Reproduce exactly the lines from the line with "ring = hanging_ring(dark_wire)" through the line with "bpy.context.scene.collection.objects.link(empty)", both included, and no other lines.

§ Data shown:
━━━━

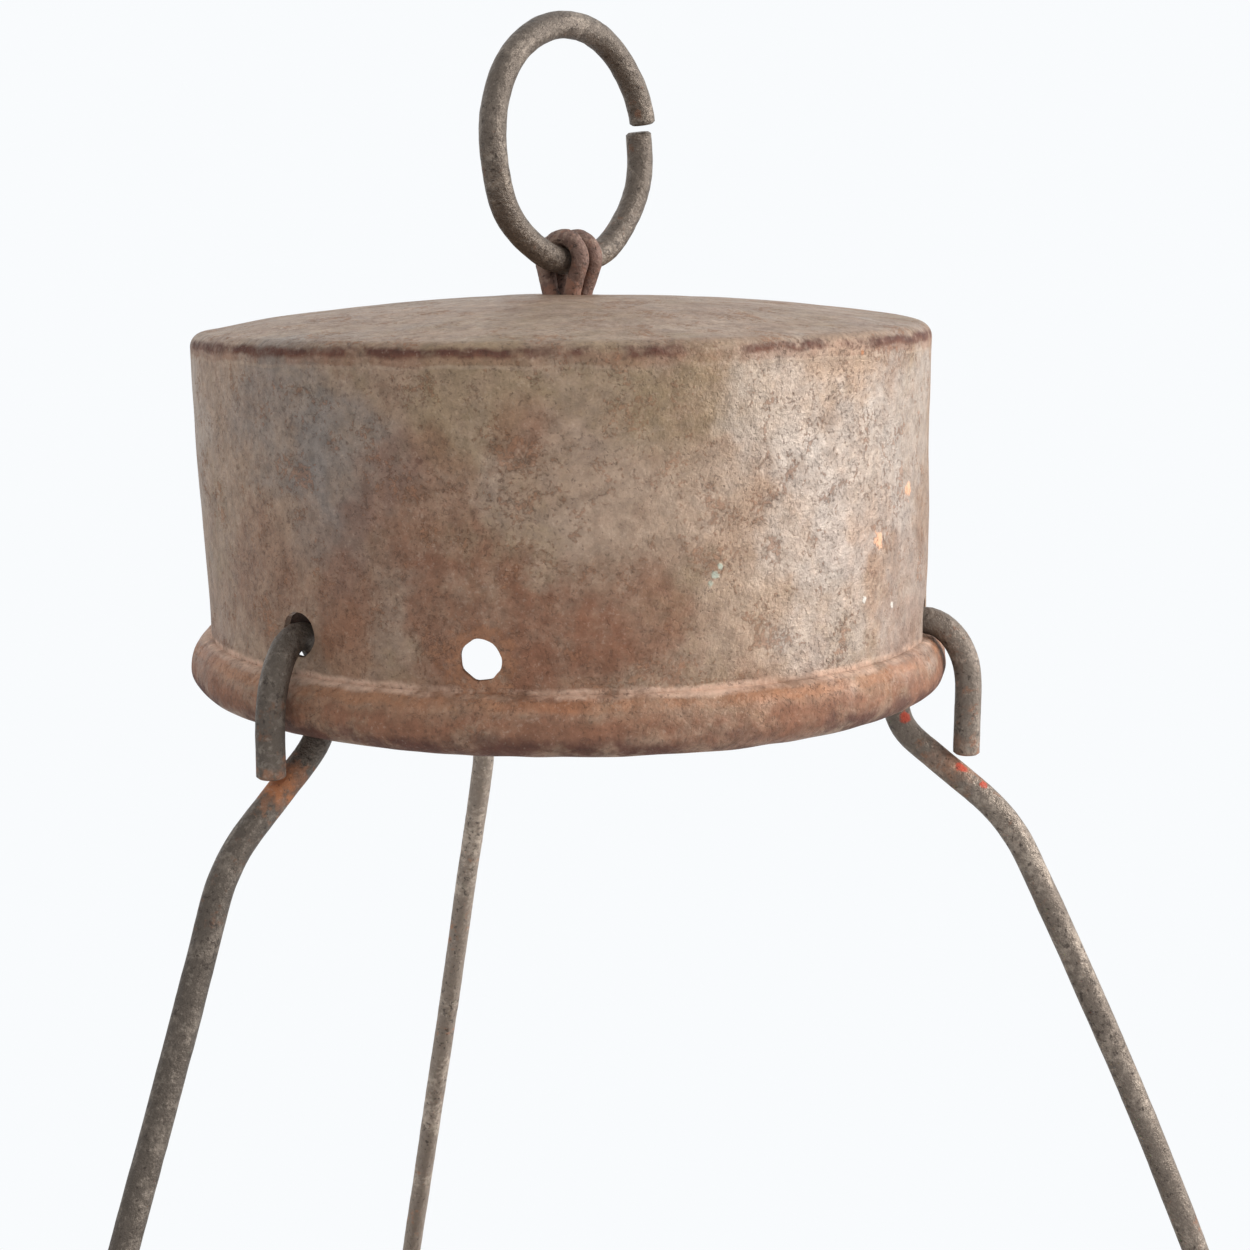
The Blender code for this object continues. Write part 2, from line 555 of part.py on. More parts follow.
def build():
    clear_scene()
    steel = material("patinated_steel", (0.245, 0.205, 0.170), 0.58, 0.55)
    dark_wire = material("dark_wire", (0.150, 0.130, 0.110), 0.45, 0.75)
    rusty_wire = material("rusty_wire", (0.190, 0.120, 0.090), 0.70, 0.40)
    glass = material("clear_glass", (0.93, 0.95, 0.94), 0.05, 0.0, 1.0)
    wax = material("candle_wax", (0.86, 0.80, 0.66), 0.45)
    string = material("charred_string", (0.05, 0.045, 0.04), 0.9)

    # The virtual point where the three hangers' lines meet: the pan sways about it
    upper_radius = CAP_RADIUS - SHEET / 2
    lower_radius = PAN_RADIUS - SHEET / 2
    apex_z = CAP_HOLE_Z + (CAP_HOLE_Z - PAN_HOLE_Z) * upper_radius / (lower_radius - upper_radius)

    ring = hanging_ring(dark_wire)
    tie_axis = pivot("tie_axis", (0, 0, RING_FOOT_Z), ring)
    tie_wire(rusty_wire, tie_axis)
    cap_axis = pivot("cap_axis", (0, 0, CAP_APEX_Z), tie_axis)
    smoke_cap(steel, cap_axis)
    for name, spec in HANGERS.items():
        hole = around(upper_radius, math.radians(spec["cap"]), CAP_HOLE_Z + spec["hole_lift"])
        hinge = pivot(name + "_axis", hole, cap_axis)
        hanger(name, spec, dark_wire, hinge)

    sway_axis = pivot("sway_axis", (0, 0, apex_z), cap_axis)
    base_pan(steel, sway_axis)
    globe_gallery(steel, sway_axis)
    for number, spot in gallery_rivet_places():
        rivet(f"gallery_rivet_{number}", spot.x, spot.y, FLANGE_Z + SHEET,
              PAN_FLOOR_Z - SHEET, rusty_wire, sway_axis)
    candle_socket(steel, sway_axis)
    rivet("socket_rivet", 0, 0, FLANGE_Z + SHEET, PAN_FLOOR_Z - SHEET, rusty_wire, sway_axis)
    globe_axis = pivot("globe_axis", (0, 0, GLOBE_FOOT_Z), sway_axis)
    glass_globe(glass, globe_axis)
    candle_axis = pivot("candle_axis", (0, 0, CANDLE_FOOT_Z), sway_axis)
    candle(wax, candle_axis)
    wick(string, candle_axis)


build()
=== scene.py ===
"""The looks of a hanging candle lantern: a drawn steel smoke cap on a wire ring, three stiff
wire hangers, and a beaded pan with a glass globe and a candle. Metres, +Z up, in the frame's
own place: the origin is the inside of the ring's top, and -Y is the front.
"""
import math

import bmesh
import bpy
from mathutils import Matrix, Vector, noise


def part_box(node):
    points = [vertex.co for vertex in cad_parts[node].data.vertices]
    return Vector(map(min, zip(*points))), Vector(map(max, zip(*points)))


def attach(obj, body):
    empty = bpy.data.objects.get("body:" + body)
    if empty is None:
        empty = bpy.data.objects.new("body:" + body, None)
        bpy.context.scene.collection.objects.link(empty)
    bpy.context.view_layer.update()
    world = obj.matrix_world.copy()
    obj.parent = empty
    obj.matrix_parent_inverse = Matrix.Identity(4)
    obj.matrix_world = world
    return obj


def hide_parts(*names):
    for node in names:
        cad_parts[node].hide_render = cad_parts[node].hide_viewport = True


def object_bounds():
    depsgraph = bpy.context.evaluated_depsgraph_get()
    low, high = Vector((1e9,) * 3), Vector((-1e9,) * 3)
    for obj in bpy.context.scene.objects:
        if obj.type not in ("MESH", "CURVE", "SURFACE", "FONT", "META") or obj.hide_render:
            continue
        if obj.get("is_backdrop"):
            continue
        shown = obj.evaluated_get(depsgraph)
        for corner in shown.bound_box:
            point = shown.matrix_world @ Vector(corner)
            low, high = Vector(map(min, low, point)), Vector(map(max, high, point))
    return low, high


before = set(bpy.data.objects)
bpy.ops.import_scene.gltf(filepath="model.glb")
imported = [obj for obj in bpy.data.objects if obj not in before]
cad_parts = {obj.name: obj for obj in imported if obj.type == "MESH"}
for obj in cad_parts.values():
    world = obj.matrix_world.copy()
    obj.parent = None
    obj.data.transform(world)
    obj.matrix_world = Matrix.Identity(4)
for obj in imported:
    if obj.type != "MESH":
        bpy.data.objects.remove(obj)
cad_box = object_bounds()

mm = 0.001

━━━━

§ Answer to the task:
    ring = hanging_ring(dark_wire)
    tie_axis = pivot("tie_axis", (0, 0, RING_FOOT_Z), ring)
    tie_wire(rusty_wire, tie_axis)
    cap_axis = pivot("cap_axis", (0, 0, CAP_APEX_Z), tie_axis)
    smoke_cap(steel, cap_axis)
    for name, spec in HANGERS.items():
        hole = around(upper_radius, math.radians(spec["cap"]), CAP_HOLE_Z + spec["hole_lift"])
        hinge = pivot(name + "_axis", hole, cap_axis)
        hanger(name, spec, dark_wire, hinge)

    sway_axis = pivot("sway_axis", (0, 0, apex_z), cap_axis)
    base_pan(steel, sway_axis)
    globe_gallery(steel, sway_axis)
    for number, spot in gallery_rivet_places():
        rivet(f"gallery_rivet_{number}", spot.x, spot.y, FLANGE_Z + SHEET,
              PAN_FLOOR_Z - SHEET, rusty_wire, sway_axis)
    candle_socket(steel, sway_axis)
    rivet("socket_rivet", 0, 0, FLANGE_Z + SHEET, PAN_FLOOR_Z - SHEET, rusty_wire, sway_axis)
    globe_axis = pivot("globe_axis", (0, 0, GLOBE_FOOT_Z), sway_axis)
    glass_globe(glass, globe_axis)
    candle_axis = pivot("candle_axis", (0, 0, CANDLE_FOOT_Z), sway_axis)
    candle(wax, candle_axis)
    wick(string, candle_axis)


build()
=== scene.py ===
"""The looks of a hanging candle lantern: a drawn steel smoke cap on a wire ring, three stiff
wire hangers, and a beaded pan with a glass globe and a candle. Metres, +Z up, in the frame's
own place: the origin is the inside of the ring's top, and -Y is the front.
"""
import math

import bmesh
import bpy
from mathutils import Matrix, Vector, noise


def part_box(node):
    points = [vertex.co for vertex in cad_parts[node].data.vertices]
    return Vector(map(min, zip(*points))), Vector(map(max, zip(*points)))


def attach(obj, body):
    empty = bpy.data.objects.get("body:" + body)
    if empty is None:
        empty = bpy.data.objects.new("body:" + body, None)
        bpy.context.scene.collection.objects.link(empty)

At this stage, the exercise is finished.